Van driver in Barcelona Attack is killed by police

  22 August 2017    Read: 1832
Van driver in Barcelona Attack is killed by police
The woman who spotted him on Monday afternoon said the young man was wearing unusually bulky clothes for a hot summer day. On a second look, she told the police when she phoned in the tip, she had “no doubt” he was the fugitive suspected of driving the van in last week’s terrorist attack in Barcelona, NY Times report.
Two police officers in the area closed in and cornered the suspect, Younes Abouyaaqoub, 22, along a road that winds its way up through this wine region west of the city.

As soon as they did, he opened his jacket to reveal what looked like a suicide belt — which turned out to be fake — and shouted, “Allah is great.” The officers shot him dead.

Mr. Abouyaaqoub’s killing in the Catalan countryside put an end to a four-day, Europeanwide search for the only unaccounted member of a 12-person terrorist cell that carried out the deadly attacks in Barcelona and a seaside resort last week, killing 15 people and injuring dozens more.

The attacks were Spain’s deadliest terrorist assault since 2004, when terrorists bombed commuter trains in Madrid, killing 191 people.

Mr. Abouyaaqoub is suspected of being behind the wheel of the van that mowed down a crowd on Las Ramblas, Barcelona’s central boulevard, on Thursday. He escaped on foot through the city’s most famous food market, stole a car in the city’s university district, killed the owner with a knife and put the body in the back seat.

He then forced his way through a police checkpoint to reach the outskirts of Barcelona, where he abandoned the car with its owner’s body inside.

Maj. Josep Lluís Trapero, the police chief in the Catalonia region, described at a news conference on Monday how Mr. Abouyaaqoub had been finally tracked down and killed.

Major Trapero said the investigation was continuing, including the search for possible links between last week’s assailants and other extremists overseas. But, he said, the police were not looking for a specific accomplice who might have helped Mr.
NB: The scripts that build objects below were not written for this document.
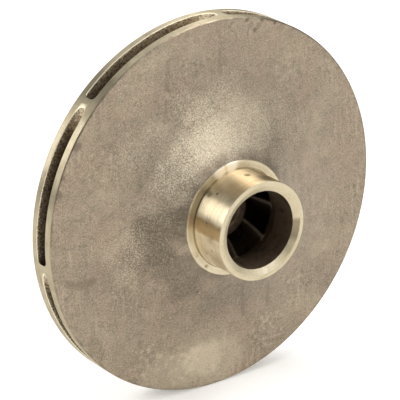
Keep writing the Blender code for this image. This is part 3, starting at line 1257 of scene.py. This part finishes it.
# Painted shade on the dish: the dark crescent left of the neck, the shade below it and towards the lower
# right, with a few smaller dark patches among them.
FACE_PAINTED_SHADE = (
    *spotted(0.92, (-29.5, -1.9, 21.1, 11.0), (-32.4, 1.2, 20.0, 9.0), (-28.4, -8.4, 21.1, 10.0),
             (-26.5, 1.4, 22.6, 9.0), (-23.0, 2.5, 24.2, 7.0)),
    *spotted(0.72, (-34.5, -10.0, 19.0, 12.0), (-24.0, -14.0, 20.8, 12.0), (-17.0, -22.0, 20.3, 12.0)),
    *spotted(0.46, (-4.0, -32.0, 18.0, 16.0), (10.0, -30.0, 18.5, 15.0)),
    *spotted(0.34, (-34.0, -22.0, 17.0, 18.0), (-20.0, -30.0, 17.5, 17.0), (-48.0, -14.0, 15.2, 14.0),
             (45.0, -38.0, 14.3, 15.0), (53.0, -20.0, 14.3, 13.0)),
    *spotted(0.40, (-50.0, -39.7, 14.3, 6.0), (-47.2, -41.9, 14.3, 5.0), (-18.0, 40.0, 16.5, 5.0)),
)
FACE_SCALE = (
    *spotted(1.0, (-14.0, -54.0, 14.9, 12.0), (-28.0, -50.0, 14.5, 11.0), (22.0, -52.0, 14.5, 12.0)),
    *spotted(0.7, (-38.0, -20.0, 16.5, 12.0), (-46.0, 26.0, 15.0, 13.0), (-22.0, -16.0, 20.6, 8.0),
             (36.0, -38.0, 14.7, 13.0), (30.0, 44.0, 14.8, 11.0), (-12.0, 52.0, 14.8, 9.0)),
)
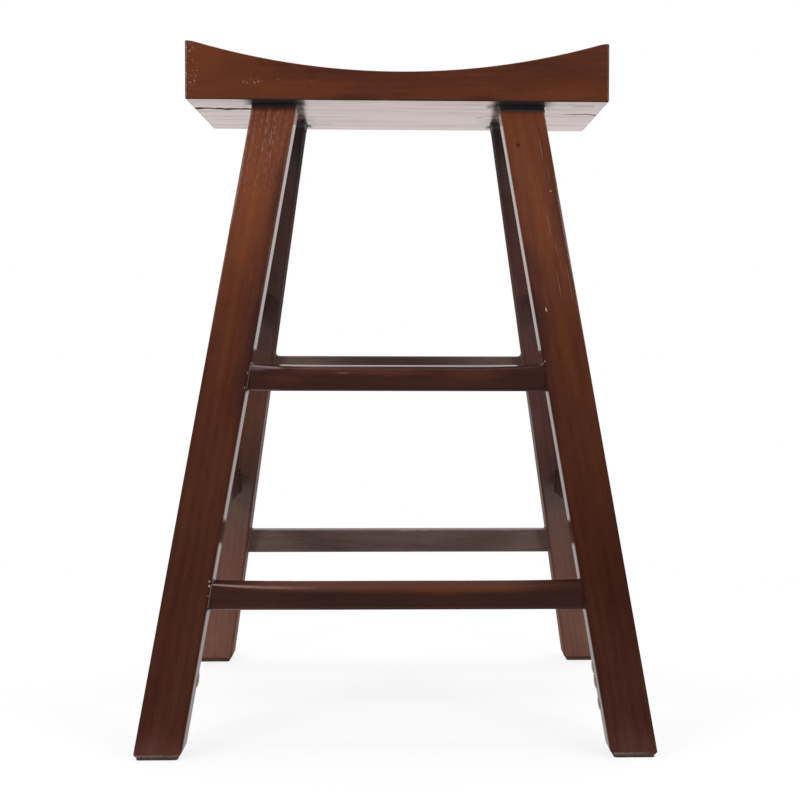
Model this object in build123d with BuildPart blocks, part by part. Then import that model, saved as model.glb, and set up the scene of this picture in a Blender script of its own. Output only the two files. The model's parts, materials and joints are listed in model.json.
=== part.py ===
from build123d import *
import math
import os

# Bar stool: a dished seat of two edge-glued boards on four square legs that splay both ways,
# tied by eight rails at staggered heights, with a pad under each foot.
# Sizes are in millimetres. +Z is up, the front is -Y, and left is -X as seen from the front.
# The origin is on the floor under the middle of the seat.

os.makedirs("parts", exist_ok=True)

# Seat
underside_height = 675.0
seat_end_thickness = 62.0
seat_middle_thickness = 31.0
seat_width = 452.0
seat_depth = 258.0
seat_rim_width = 6.0
seat_edge_round = 1.8
front_board_depth = 88.0
rim_blend_share = 0.7

# Legs: the distances of a leg's centre line from the middle, at the underside and at the floor
leg_side = 47.5
leg_top_x = 134.0
leg_top_y = 76.0
leg_foot_x = 240.5
leg_foot_y = 237.5
leg_edge_round = 3.0
foot_chamfer = 3.0
seat_tenon_side_share = 0.6
seat_tenon_length_share = 0.8

# Rails: the height of each middle line above the floor
rail_height = 28.5
rail_thickness = 24.0
rail_setback = 5.0
rail_edge_round = 3.0
front_lower_rail_level = 158.0
front_upper_rail_level = 380.5
rear_lower_rail_level = 159.5
rear_upper_rail_level = 383.0
side_lower_rail_level = 240.0
side_upper_rail_level = 464.0
rail_tenon_height_share = 0.65
rail_tenon_thickness_share = 0.45
rail_tenon_length_share = 0.48

# Treads: how far feet have worn the tops of the front rails, which are worn less near the legs
tread_sag = 1.2
tread_fall = 2.5
tread_round = 9.0
tread_wear_shares = {-1.0: 0.0, -0.75: 0.75, -0.4: 1.0, 0.4: 1.0, 0.75: 0.75, 1.0: 0.0}

# Foot pads
pad_thickness = 3.0
pad_inset = 3.0
pad_corner_round = 4.0

# Fits
tenon_clearance = 0.15
socket_end_gap = 1.0

# Sizes that follow from those above
seat_top_height = underside_height + seat_end_thickness
dish_depth = seat_end_thickness - seat_middle_thickness
glue_line_y = front_board_depth - seat_depth / 2
seat_tenon_side = leg_side * seat_tenon_side_share
seat_tenon_length = seat_middle_thickness * seat_tenon_length_share
rail_tenon_height = rail_height * rail_tenon_height_share
rail_tenon_thickness = rail_thickness * rail_tenon_thickness_share
rail_tenon_length = leg_side * rail_tenon_length_share
leg_direction = Vector(leg_top_x - leg_foot_x, leg_top_y - leg_foot_y, underside_height)

LEGS = {
    "front_left": (-1, -1),
    "front_right": (1, -1),
    "rear_left": (-1, 1),
    "rear_right": (1, 1),
}
FRONT_RAIL_LEVELS = {"lower": front_lower_rail_level, "upper": front_upper_rail_level}
REAR_RAIL_LEVELS = {"lower": rear_lower_rail_level, "upper": rear_upper_rail_level}
SIDE_RAIL_LEVELS = {"lower": side_lower_rail_level, "upper": side_upper_rail_level}


def leg_centre_x(level):
    """Distance of a leg's centre line from the middle along X, at a height above the floor."""
    return leg_foot_x + leg_direction.X * level / underside_height


def leg_centre_y(level):
    """Distance of a leg's centre line from the middle along Y, at a height above the floor."""
    return leg_foot_y + leg_direction.Y * level / underside_height


def rail_offset(leg_centre):
    """Distance of a rail's middle plane from the middle of the stool, set back in the leg."""
    return leg_centre + leg_side / 2 - rail_setback - rail_thickness / 2


def leaning_bar(side_x, side_y, side, low, high, mode=Mode.ADD):
    """A square bar along a leg's centre line between two heights, cut level at both ends."""
    lean = Vector(side_x * leg_direction.X, side_y * leg_direction.Y, leg_direction.Z)
    foot = (side_x * leg_centre_x(low), side_y * leg_centre_y(low), low)
    with BuildSketch(Plane(origin=foot)) as section:
        Rectangle(side, side)
    length = (high - low) * lean.length / underside_height
    extrude(section.sketch, amount=length, dir=lean, mode=mode)


def seat_sockets():
    """The sockets for the four leg tenons, cut from the seat board being built."""
    side = seat_tenon_side + 2 * tenon_clearance
    top = underside_height + seat_tenon_length + socket_end_gap
    for side_x, side_y in LEGS.values():
        leaning_bar(side_x, side_y, side, underside_height, top, Mode.SUBTRACT)


def seat_board(name, side_y):
    """The front or rear board of the seat, with its outer edges eased."""
    outer_y = side_y * seat_depth / 2
    half_width = seat_width / 2
    dish_half_width = half_width - seat_rim_width
    dish_radius = (dish_half_width**2 + dish_depth**2) / (2 * dish_depth)
    rim_angle = math.asin(dish_half_width / dish_radius)
    blend_radius = rim_blend_share * seat_rim_width / math.tan(rim_angle / 2)
    with BuildPart() as board:
        with BuildSketch(Plane.XZ.offset(-outer_y)) as outline:
            with BuildLine():
                rim = Polyline(
                    (-dish_half_width, seat_top_height),
                    (-half_width, seat_top_height),
                    (-half_width, underside_height),
                    (half_width, underside_height),
                    (half_width, seat_top_height),
                    (dish_half_width, seat_top_height),
                )
                ThreePointArc(rim @ 1, (0, seat_top_height - dish_depth), rim @ 0)
            make_face()
            rim_corners = outline.vertices().group_by(Axis.Y)[-1].sort_by(Axis.X)[1:3]
            fillet(rim_corners, radius=blend_radius)
        extrude(amount=side_y * abs(outer_y - glue_line_y))
        outer_face = board.faces().filter_by(Plane.XZ).sort_by(Axis.Y, reverse=side_y > 0)[0]
        end_edges = board.edges().filter_by(Axis.Y).group_by(Axis.X)
        fillet(outer_face.edges() + end_edges[0] + end_edges[-1], radius=seat_edge_round)
        seat_sockets()
    board.part.label = name
    return board.part


def leg(name, side_x, side_y):
    """One leg with its seat tenon, its level foot and a socket for each of its four rails."""
    lean = Vector(side_x * leg_direction.X, side_y * leg_direction.Y, leg_direction.Z)
    depth = rail_tenon_length + socket_end_gap
    width = rail_tenon_thickness + 2 * tenon_clearance
    height = rail_tenon_height + 2 * tenon_clearance
    cross_levels = FRONT_RAIL_LEVELS if side_y < 0 else REAR_RAIL_LEVELS
    with BuildPart() as bar:
        leaning_bar(side_x, side_y, leg_side, pad_thickness, underside_height)
        chamfer(bar.faces().sort_by(Axis.Z)[0].edges(), length=foot_chamfer)
        fillet(bar.edges().filter_by(Axis((0, 0, 0), lean)), radius=leg_edge_round)
        tenon_top = underside_height + seat_tenon_length
        leaning_bar(side_x, side_y, seat_tenon_side, underside_height, tenon_top)
        for level in cross_levels.values():
            inner_x = leg_centre_x(level) - leg_side / 2
            socket = Plane((side_x * inner_x, side_y * rail_offset(leg_centre_y(level)), level))
            with Locations(socket):
                Box(2 * depth, width, height, mode=Mode.SUBTRACT)
        for level in SIDE_RAIL_LEVELS.values():
            inner_y = leg_centre_y(level) - leg_side / 2
            socket = Plane((side_x * rail_offset(leg_centre_x(level)), side_y * inner_y, level))
            with Locations(socket):
                Box(width, 2 * depth, height, mode=Mode.SUBTRACT)
    bar.part.label = name
    return bar.part


def rail_section(middle_plane, along, level, wear=0.0):
    """The outline across a rail, at a distance along it.

    The middle plane holds the rail's length as its X and the height above the floor as its Y, and
    faces the tread. A wear of 0 leaves the tread square, and 1 wears it down by its full sizes.
    """
    low = level - rail_height / 2
    back_top = level + rail_height / 2 - wear * tread_sag
    tread_top = back_top - wear * tread_fall
    half = rail_thickness / 2
    eased = rail_edge_round
    origin = middle_plane.origin + middle_plane.x_dir * along
    with BuildSketch(Plane(origin, x_dir=middle_plane.z_dir, z_dir=-middle_plane.x_dir)) as section:
        with BuildLine():
            FilletPolyline(
                (-half, low), (half, low), (half, tread_top), (-half, back_top),
                radius=(eased, eased, eased + wear * (tread_round - eased), eased),
                close=True,
            )
        make_face()
    return section.sketch


def rail(name, middle_plane, leg_centre, level, wear_shares=None):
    """One rail between two legs, with shoulders cut to the legs' lean and a tenon at each end.

    The wear shares give how worn the tread is at places along the rail, as shares of its half length.
    """
    below = level - rail_height
    above = level + rail_height
    half_below = leg_centre(below) - leg_side / 2
    half_above = leg_centre(above) - leg_side / 2
    tenon_span = 2 * (leg_centre(level) - leg_side / 2 + rail_tenon_length)
    with BuildPart() as bar:
        if wear_shares:
            loft([
                rail_section(middle_plane, share * half_below, level, wear)
                for share, wear in wear_shares.items()
            ])
        else:
            extrude(rail_section(middle_plane, 0, level), amount=half_below, both=True)
        with BuildSketch(middle_plane) as shoulders:
            with BuildLine():
                Polyline(
                    (-half_below, below), (half_below, below), (half_above, above), (-half_above, above),
                    close=True,
                )
            make_face()
        extrude(shoulders.sketch, amount=rail_thickness, both=True, mode=Mode.INTERSECT)
        with BuildSketch(middle_plane) as tenons:
            with Locations((0, level)):
                Rectangle(tenon_span, rail_tenon_height)
        extrude(tenons.sketch, amount=rail_tenon_thickness / 2, both=True)
    bar.part.label = name
    return bar.part


def foot_pad(name, side_x, side_y):
    """The pad under one foot, set in from the foot's edges."""
    side = leg_side - 2 * pad_inset
    centre = (side_x * leg_centre_x(pad_thickness), side_y * leg_centre_y(pad_thickness))
    with BuildPart() as pad:
        with BuildSketch():
            with Locations(centre):
                RectangleRounded(side, side, pad_corner_round)
        extrude(amount=pad_thickness)
    pad.part.label = name
    return pad.part


pieces = [seat_board("seat_front_board", -1), seat_board("seat_rear_board", 1)]
for corner, (side_x, side_y) in LEGS.items():
    pieces.append(leg(f"leg_{corner}", side_x, side_y))
    pieces.append(foot_pad(f"foot_pad_{corner}", side_x, side_y))
for tier, level in FRONT_RAIL_LEVELS.items():
    middle_plane = Plane.XZ.offset(rail_offset(leg_centre_y(level)))
    pieces.append(rail(f"rail_front_{tier}", middle_plane, leg_centre_x, level, tread_wear_shares))
for tier, level in REAR_RAIL_LEVELS.items():
    middle_plane = Plane.XZ.offset(-rail_offset(leg_centre_y(level)))
    pieces.append(rail(f"rail_rear_{tier}", middle_plane, leg_centre_x, level))
for tier, level in SIDE_RAIL_LEVELS.items():
    for face, side_x in (("left", -1), ("right", 1)):
        middle_plane = Plane.YZ.offset(side_x * rail_offset(leg_centre_x(level)))
        pieces.append(rail(f"rail_{face}_{tier}", middle_plane, leg_centre_y, level))

for piece in pieces:
    export_step(piece, f"parts/{piece.label}.step")
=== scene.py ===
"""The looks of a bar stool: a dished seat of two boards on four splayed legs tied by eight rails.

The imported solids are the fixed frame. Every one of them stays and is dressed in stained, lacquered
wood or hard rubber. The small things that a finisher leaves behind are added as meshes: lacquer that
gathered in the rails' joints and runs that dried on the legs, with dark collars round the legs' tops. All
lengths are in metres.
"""

from __future__ import annotations

import json
import logging
import math
from collections.abc import Mapping, Sequence
from dataclasses import dataclass, field, replace
from enum import Enum
from functools import reduce
from itertools import product

import bmesh
import bpy
from mathutils import Matrix, Vector, noise

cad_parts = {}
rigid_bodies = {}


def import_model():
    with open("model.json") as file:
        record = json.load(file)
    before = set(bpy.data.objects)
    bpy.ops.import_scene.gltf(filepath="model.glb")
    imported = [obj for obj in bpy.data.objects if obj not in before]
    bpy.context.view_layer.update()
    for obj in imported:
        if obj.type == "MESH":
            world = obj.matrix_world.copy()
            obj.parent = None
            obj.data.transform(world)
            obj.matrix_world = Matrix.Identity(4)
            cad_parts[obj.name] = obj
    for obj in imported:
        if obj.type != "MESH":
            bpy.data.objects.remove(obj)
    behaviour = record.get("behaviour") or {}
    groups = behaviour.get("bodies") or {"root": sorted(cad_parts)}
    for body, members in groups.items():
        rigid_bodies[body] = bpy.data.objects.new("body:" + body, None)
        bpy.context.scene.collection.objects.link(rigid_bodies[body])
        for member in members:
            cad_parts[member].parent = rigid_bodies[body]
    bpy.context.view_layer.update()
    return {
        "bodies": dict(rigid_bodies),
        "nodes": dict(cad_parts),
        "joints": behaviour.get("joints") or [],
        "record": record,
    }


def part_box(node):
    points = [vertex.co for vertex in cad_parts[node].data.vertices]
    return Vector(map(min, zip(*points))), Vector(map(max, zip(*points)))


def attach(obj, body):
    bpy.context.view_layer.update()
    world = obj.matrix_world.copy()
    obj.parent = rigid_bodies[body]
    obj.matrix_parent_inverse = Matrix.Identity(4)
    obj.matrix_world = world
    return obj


LOG = logging.getLogger("bar_stool")
BODY = "root"
MM = 0.001
QUARTER = math.pi / 2
AXES = ((1, 0, 0), (0, 1, 0), (0, 0, 1))
DOWN = (0, 0, -1)
PLAIN_WHITE = (1.0, 1.0, 1.0)

Colour = tuple[float, float, float]
Socket = bpy.types.NodeSocket
Term = float | Socket
# A smooth step: where it starts and ends, then the levels before and after it if they aren't 0 and 1
Step = tuple[float, ...]
# Levels, each with its place along a piece
Levels = tuple[tuple[float, float], ...]

EVERYWHERE: Levels = ((0.0, 1.0),)
NOWHERE: Levels = ((0.0, 0.0),)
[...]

Abouyaaqoub avoid a police dragnet over the last four days.

“We have accounted for 12 people in total, who are the ones we have always mentioned,” Major Trapero said. “It’s quite probable that he moved alone around this area.”

Still, villagers suggested that Mr. Abouyaaqoub might have been using the village near the site where he was killed as a hide-out in the months before the attacks.

When the police released Mr. Abouyaaqoub’s picture on Friday, “I thought he looks familiar, I mean his face,” said Roger Quenal, an 18-year-old student. “I think I saw him two months ago here.”

Mr. Quenal’s father, Edward, also thought he had seen Mr. Abouyaaqoub in the neighborhood before the attacks.

Even as the manhunt ended on Monday, several questions remained unanswered, in particular the role of an imam who is believed to have inspired the attacks last week.

The police confirmed on Monday that the imam, Abdelbaki Essati, was one of the two people who died when a house in a small seaside town south of Barcelona that the group had used as a bomb factory blew up.

The imam preached in the town of Ripoll, home to many of the members of the terrorist cell. Investigators believe the planning for the plot might have begun not long after Mr. Essati’s arrival, a year ago, at the second of two mosques where he worked in Ripoll.

The authorities raised the death toll from the attacks to 15 on Monday: 13 killed in the van attack in Barcelona, a 14th person who died hours later in a related attack in the town of Cambrils and the driver of the car that Mr. Abouyaaqoub used to make his escape.

Two of the 15 were children, including a 7-year-old boy who had Australian and British citizenship. Six victims were Spanish, including one who also held an Argentine passport. Three were Italian, two were Portuguese, one was Belgian, one was American and one was Canadian, the authorities said.

Fifty of the injured victims remained in hospitals on Monday, down from the 126 who were taken to a hospital immediately after the attacks. Twelve were in critical condition.

Earlier on Monday, Major Trapero, the Catalan police chief, said the investigation had gained an international dimension, implying that other countries’ police and intelligence agencies were now involved, but he did not provide details.

He also would not comment on reports that the imam had longstanding ties to extremists and had spent time overseas, including in Belgium early last year, shortly before terrorists attacked the airport and subway in Brussels. The imam spent time in prison in Spain on drug-related charges, but had no record of terrorism-related activities.

Major Trapero defended the level of police surveillance before the attacks. The country has avoided major acts of jihadist terrorism since the Madrid assault, even as the Islamic State and other extremists struck other cities across Europe.

Major Trapero said that it would be “playing dirty” to accuse the police of lapses and that the police had never received information that would have justified acting against members of the cell.

Asked why nobody had raised the alarm in Alcanar, the town south of Barcelona where terrorists stored over 100 gas cylinders in their bomb-making house, Major Trapero said, “We have to be cautious not to criminalize the ones who didn’t see or act.”